How to Drink Wine Like a Wanker

Anna Thomas Productions

Genre: Solo Show, Storytelling

Venue: Zoo Southside


Low Down

The best wine is the one you like the best.  Not the one that the expert tells you to like.  It’s the same as life – ignore the experts, go with your gut instinct.  Even if you don’t know what you are getting into.  An alternately light and dark tale from a gifted raconteur.


Theatre critics are not averse to embellishing their reviews with the odd bit of flowery language.  It makes them sound like they know what they’re talking about.  Anna Thomas would argue that the same is true of wine writers.  Only they turn the flowery bits into a veritable bouquet, with a torrent of pretentious twaddle that would be hilarious if they weren’t actually taking themselves so seriously.

However, whilst wine features extensively in this beautifully crafted piece of storytelling (which also contains a generous sprinkling of theatricality together with an impressive lexicography of wine writers’ wankery), the waters in Thomas’ autobiographical tale run surprisingly deep.

This charismatic raconteur sweeps into the room, elegantly clad in wine waiter attire of black and white with an enveloping black apron.  Possessed of a ready charm and engaging, winsome communication skills, Thomas has the audience hanging on to her every witty word as she explores the utter drivel that the wine appreciating fraternity come up with to describe what is, after all, just a bit of fermented grape juice.

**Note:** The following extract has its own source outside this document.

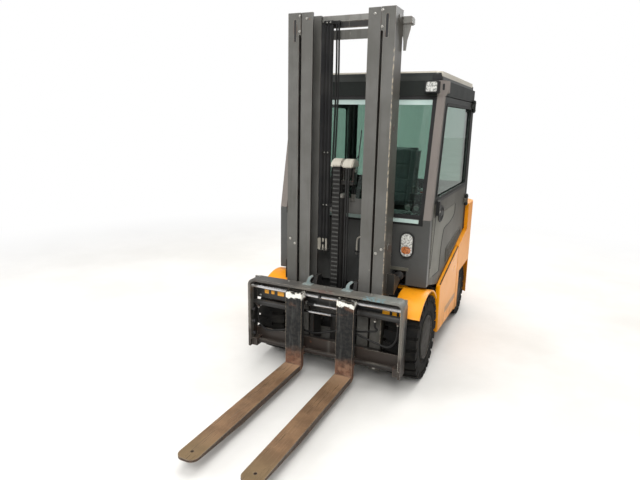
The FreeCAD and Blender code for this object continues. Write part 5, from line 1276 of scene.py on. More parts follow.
@dataclass
class Mast:
    """The mast's trim: slots, caps, glands, clamps, pipes and pulley guards."""

    face: float = -0.370
    rear: float = -0.220
    rail: tuple[float, float] = (0.276, 0.350)
    lift: tuple[float, float] = (0.296, -0.174)
    gland: float = 2.085
    free: tuple[float, float] = (-0.292, 1.270)
    axle: float = 1.425
    head: float = 2.3095
    pipes: tuple[float, ...] = (-0.150, -0.127, -0.102)

    def build(self) -> None:
        """Makes the small parts on each stage of the mast."""
        self.outer()
        self.inner()
        self.lines()
        self.cylinders()
        self.guards()

    def outer(self) -> None:
        """The outer rails' slots, bolts, cylinder clamps, pivot caps and weld beads."""
        trim = Shape("outer_rail_trim", "mast_outer", Slot.MAST, MAST_GREY, BLACK, ZINC)
        slot, centre = rounded(0.017, 0.130, 0.006), (0.300, self.face, 2.28)
        trim.ring(slot, 0.003, centre, ACROSS, UP, 0.0014, 0)
        # A black plate fills the slot: painted shade for its depth.
        trim.use(1).plate(slot, centre, ACROSS, UP, 0.0004, 0)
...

Confident, expressive, assured, she uses every fixture and fitting in the Cabaret Bar of the Zoo’s Southside venue to good effect, leaning nonchalantly on the bar top as well as exploiting the space behind the bar in her verbally choreographed exploration of all things wine.

Most people in the room had opted for the six-slurp pack of South Australia’s finest wines, ranging from light whites at the start to reds with real meaning and gravitas at the end.  And that’s how very much how the story moved as Thomas charted her rise to corporate executive stardom, complete with matching big salary and big stress to her sudden realisation (appropriately whilst enjoying a bottle of one of the wines her audience were imbibing this evening) that there had to be more than working for someone else, especially when that someone else was a faceless corporate entity populated with a seemingly unending supply of the macho and misogynistic.

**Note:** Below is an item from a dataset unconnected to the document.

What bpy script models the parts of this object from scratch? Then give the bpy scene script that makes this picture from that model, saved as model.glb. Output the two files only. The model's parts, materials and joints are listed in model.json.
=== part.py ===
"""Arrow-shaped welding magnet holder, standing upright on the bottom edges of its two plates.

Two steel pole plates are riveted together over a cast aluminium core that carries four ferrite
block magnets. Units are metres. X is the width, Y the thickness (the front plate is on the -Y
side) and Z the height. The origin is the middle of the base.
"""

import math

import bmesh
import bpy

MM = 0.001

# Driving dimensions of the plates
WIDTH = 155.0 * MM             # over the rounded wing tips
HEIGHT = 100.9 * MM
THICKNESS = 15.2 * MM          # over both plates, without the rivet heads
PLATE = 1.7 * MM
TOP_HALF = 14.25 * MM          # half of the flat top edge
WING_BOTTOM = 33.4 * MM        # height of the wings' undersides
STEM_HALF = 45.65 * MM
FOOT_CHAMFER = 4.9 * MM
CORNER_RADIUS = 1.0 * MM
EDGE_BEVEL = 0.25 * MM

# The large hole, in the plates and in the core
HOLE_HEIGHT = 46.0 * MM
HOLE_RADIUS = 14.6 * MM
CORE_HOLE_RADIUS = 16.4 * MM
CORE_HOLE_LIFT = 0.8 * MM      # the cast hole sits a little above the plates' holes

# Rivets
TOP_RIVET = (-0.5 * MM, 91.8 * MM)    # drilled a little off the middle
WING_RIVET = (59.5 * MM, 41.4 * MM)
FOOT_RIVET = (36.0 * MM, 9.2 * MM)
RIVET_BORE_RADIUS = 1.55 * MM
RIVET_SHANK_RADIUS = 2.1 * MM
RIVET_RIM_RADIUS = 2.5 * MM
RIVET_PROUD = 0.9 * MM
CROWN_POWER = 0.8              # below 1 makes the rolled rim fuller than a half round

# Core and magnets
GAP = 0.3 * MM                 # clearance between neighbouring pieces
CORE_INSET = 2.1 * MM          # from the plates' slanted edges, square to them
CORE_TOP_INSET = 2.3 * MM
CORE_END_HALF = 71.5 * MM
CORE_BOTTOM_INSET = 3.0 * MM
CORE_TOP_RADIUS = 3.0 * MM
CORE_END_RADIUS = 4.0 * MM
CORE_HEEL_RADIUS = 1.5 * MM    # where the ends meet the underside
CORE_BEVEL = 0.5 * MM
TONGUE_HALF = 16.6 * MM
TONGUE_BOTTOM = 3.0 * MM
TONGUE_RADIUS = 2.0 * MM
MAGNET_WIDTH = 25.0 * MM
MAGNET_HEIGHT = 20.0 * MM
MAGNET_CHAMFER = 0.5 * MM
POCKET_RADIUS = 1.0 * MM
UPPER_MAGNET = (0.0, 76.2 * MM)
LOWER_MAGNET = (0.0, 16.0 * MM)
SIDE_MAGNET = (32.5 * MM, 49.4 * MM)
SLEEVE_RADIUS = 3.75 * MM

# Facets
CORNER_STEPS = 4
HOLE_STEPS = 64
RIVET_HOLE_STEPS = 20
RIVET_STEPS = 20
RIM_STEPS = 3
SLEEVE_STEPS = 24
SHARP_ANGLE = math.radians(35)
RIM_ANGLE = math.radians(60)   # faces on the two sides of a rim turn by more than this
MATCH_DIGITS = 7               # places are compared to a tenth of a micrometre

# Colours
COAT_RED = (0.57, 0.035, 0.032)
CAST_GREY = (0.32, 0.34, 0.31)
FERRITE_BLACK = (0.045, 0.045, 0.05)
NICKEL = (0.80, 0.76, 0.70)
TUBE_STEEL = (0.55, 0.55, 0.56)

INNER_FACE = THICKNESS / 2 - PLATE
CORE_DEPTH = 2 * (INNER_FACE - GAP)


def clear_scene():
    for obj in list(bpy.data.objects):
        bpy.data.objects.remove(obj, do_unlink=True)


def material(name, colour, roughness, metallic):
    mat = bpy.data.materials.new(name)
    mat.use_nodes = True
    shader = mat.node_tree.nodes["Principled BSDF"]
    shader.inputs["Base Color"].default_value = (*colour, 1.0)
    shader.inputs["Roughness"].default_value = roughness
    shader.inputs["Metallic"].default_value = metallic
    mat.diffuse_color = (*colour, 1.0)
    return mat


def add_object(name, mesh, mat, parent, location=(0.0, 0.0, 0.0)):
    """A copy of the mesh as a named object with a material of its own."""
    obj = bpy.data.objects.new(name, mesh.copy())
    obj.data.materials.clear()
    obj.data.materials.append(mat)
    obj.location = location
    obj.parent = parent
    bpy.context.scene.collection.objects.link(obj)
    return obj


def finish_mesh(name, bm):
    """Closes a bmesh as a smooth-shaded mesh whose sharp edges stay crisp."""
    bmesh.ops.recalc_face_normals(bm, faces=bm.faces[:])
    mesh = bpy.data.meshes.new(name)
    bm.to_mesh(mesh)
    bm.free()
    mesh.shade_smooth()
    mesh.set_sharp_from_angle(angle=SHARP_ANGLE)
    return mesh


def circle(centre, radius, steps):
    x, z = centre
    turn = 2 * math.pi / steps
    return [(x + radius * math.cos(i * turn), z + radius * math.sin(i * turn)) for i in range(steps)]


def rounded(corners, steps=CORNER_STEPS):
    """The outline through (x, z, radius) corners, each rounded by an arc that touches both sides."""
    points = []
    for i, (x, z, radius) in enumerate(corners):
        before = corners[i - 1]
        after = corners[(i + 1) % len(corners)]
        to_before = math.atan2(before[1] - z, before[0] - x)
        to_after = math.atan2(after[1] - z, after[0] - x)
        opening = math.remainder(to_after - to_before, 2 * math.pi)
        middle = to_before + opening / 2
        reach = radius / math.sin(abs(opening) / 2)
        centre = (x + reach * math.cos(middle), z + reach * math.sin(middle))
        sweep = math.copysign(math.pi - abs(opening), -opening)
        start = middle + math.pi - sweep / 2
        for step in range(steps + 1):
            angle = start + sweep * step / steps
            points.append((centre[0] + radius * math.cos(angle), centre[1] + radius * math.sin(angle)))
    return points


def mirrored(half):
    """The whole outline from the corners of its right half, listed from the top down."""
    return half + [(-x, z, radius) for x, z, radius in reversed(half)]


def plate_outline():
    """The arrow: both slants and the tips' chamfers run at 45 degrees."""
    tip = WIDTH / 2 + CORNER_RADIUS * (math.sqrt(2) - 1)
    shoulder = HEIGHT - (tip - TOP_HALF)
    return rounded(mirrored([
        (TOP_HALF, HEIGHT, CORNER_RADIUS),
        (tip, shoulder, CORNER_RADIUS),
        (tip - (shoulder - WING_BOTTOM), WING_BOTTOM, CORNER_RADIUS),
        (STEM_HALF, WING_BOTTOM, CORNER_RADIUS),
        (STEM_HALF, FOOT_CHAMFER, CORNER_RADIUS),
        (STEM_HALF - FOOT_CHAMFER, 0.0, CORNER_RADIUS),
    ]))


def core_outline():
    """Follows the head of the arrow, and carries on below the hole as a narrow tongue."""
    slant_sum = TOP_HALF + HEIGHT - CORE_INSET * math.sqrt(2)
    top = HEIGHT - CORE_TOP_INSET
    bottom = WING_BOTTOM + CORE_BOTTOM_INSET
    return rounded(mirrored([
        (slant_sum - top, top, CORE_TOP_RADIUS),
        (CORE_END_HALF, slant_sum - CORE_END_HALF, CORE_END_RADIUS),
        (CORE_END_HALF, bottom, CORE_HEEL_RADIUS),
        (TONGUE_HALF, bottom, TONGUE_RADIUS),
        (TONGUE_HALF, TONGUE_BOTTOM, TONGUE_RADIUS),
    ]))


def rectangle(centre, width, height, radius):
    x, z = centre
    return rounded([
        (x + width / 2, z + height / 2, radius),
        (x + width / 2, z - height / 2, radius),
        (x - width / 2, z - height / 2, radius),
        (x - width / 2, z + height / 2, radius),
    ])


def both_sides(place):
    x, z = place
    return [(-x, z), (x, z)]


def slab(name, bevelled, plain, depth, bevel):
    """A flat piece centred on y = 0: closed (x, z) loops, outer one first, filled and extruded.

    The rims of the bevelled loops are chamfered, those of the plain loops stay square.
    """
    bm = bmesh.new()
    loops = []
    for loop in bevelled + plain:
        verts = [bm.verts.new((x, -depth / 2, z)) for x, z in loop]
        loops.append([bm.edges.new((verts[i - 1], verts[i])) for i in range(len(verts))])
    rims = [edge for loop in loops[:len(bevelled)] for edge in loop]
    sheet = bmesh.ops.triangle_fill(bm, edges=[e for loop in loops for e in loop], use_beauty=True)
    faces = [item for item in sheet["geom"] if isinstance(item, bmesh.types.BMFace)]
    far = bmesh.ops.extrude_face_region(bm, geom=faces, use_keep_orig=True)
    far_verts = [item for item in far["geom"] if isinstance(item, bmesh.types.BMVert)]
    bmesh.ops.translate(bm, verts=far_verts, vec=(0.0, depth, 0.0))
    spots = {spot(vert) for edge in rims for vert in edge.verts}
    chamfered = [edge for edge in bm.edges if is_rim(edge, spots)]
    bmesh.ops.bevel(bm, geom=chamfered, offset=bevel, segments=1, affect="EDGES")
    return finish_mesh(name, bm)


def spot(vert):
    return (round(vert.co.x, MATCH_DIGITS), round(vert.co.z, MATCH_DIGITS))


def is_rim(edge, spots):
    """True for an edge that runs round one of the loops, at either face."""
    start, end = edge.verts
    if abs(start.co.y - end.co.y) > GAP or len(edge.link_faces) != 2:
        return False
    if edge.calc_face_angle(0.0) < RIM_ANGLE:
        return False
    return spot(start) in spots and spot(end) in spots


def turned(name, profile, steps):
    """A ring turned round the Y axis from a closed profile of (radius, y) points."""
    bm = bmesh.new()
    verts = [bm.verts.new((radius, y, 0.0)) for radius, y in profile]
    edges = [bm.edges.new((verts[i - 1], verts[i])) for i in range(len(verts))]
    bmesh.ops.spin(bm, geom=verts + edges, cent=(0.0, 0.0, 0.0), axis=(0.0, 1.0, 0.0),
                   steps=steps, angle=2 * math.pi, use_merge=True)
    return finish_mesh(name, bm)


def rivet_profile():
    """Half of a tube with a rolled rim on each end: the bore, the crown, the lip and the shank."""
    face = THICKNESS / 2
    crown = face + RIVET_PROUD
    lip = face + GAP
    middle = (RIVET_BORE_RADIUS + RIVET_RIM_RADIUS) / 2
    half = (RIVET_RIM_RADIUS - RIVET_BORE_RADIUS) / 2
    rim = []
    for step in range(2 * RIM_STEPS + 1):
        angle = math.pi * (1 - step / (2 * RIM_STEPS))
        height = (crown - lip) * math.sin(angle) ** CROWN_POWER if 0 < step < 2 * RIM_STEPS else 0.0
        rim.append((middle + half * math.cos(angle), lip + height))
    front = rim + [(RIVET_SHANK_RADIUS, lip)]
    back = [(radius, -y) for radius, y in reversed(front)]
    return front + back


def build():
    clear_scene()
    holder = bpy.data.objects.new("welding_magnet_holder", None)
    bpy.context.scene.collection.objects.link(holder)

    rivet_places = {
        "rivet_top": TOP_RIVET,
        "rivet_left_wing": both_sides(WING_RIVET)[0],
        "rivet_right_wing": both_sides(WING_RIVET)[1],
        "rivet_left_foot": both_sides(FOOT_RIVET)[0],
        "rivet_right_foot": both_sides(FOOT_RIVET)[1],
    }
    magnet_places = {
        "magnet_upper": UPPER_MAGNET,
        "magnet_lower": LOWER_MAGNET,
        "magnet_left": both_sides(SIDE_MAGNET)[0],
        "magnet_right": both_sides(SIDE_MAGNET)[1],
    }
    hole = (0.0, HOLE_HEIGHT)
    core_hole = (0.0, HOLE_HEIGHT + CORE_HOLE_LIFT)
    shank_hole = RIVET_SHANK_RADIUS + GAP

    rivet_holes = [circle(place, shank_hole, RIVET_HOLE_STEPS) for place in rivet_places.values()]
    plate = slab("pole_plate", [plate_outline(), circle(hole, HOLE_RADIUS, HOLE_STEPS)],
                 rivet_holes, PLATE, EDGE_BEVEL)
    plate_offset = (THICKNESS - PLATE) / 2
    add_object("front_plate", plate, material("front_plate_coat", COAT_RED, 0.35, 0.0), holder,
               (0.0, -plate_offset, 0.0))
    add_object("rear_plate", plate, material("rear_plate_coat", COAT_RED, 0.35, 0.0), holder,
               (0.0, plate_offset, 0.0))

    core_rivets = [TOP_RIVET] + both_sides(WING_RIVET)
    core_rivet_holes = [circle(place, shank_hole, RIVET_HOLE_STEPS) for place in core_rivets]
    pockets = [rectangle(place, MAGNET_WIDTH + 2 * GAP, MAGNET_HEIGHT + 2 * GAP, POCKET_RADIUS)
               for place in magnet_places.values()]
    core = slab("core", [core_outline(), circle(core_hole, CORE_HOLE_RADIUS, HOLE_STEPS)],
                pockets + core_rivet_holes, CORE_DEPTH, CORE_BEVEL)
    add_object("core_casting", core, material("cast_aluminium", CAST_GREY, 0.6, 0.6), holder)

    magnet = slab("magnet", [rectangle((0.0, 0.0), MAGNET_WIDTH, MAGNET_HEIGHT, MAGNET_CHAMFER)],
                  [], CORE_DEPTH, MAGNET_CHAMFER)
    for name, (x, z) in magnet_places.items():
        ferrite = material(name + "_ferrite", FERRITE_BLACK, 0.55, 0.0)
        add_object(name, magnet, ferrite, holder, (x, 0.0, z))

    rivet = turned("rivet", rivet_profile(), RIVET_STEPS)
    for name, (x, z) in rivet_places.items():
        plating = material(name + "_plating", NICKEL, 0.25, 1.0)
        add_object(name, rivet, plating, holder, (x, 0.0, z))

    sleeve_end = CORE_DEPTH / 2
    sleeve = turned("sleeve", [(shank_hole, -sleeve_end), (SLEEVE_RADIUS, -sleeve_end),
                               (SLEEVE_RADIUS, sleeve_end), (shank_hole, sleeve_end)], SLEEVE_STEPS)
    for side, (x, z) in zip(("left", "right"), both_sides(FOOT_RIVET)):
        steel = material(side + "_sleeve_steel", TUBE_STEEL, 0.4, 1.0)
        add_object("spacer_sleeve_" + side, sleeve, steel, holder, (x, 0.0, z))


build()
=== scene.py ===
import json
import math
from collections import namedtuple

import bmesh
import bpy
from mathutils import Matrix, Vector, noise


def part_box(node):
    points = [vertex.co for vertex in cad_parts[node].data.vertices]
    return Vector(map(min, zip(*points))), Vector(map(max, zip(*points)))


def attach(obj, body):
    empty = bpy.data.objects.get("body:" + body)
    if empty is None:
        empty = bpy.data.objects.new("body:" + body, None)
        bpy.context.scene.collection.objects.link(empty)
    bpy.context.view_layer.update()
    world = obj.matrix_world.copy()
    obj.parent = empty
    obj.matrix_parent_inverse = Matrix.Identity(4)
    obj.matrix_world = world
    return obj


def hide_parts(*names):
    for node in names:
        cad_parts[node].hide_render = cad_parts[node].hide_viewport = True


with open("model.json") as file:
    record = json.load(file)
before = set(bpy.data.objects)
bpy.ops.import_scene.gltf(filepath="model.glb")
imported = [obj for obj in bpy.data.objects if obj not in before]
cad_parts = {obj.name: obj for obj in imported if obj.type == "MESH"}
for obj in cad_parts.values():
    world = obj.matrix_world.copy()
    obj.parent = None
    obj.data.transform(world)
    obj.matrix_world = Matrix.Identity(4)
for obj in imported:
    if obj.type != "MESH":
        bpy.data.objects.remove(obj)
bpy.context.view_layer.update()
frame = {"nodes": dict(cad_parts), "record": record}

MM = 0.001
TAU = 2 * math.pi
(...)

Thomas has scripted a cleverly threaded extended allegory, with the different wines and their descriptions being linked with seminal points in her career and personal life.  But as she related the pivotal point in her life, so the bounce went out of her delivery, the enthusiasm drained from her voice and every young male in the room started to fidget, look away from the stage, even reach for that old comfort blanket, the smartphone.  In contrast, every woman in the room sat transfixed by the tale unfolding, many nodding empathetically.  As a piece of plot-based theatre, this would be hard for anyone to pull off.  What increased its impact was that it wasn’t theatre, it was a real-life tale.  You could have heard a pin drop.

But Thomas is a shrewd narrator and knew how to pick the room up again, which she did with aplomb and characteristic vigour, yet still getting the message across that many parts of corporate life, particularly Down Under it seems, have a lot of catching up to do before they can truly claim to have grasped the concept of equality in the workplace.  And her cleverly structured denouement had us all laughing again – some I imagine with a bit of relief.

This was a bravura performance from start to finish and utterly compelling.  Thomas conveyed her point – that women in some areas of business/life still have to deliver much more to achieve the same recognition – with passion and conviction, but never strayed into the didactic.

Possessed of great comic timing and the ability to craft and tell a story with complete conviction, Thomas is refreshingly candid and honest.  She also has a charming sense of self-deprecation, unlike many of those working in the wine world.

Funny, poignant, clever, charming………..hang on, hang on, I’m sounding just like one of those “wine wankers” Thomas was going on about.  Just go and see her.  This show wins my “Find of the Fringe” award – a nugget of Fringe gold that’s highly recommended viewing.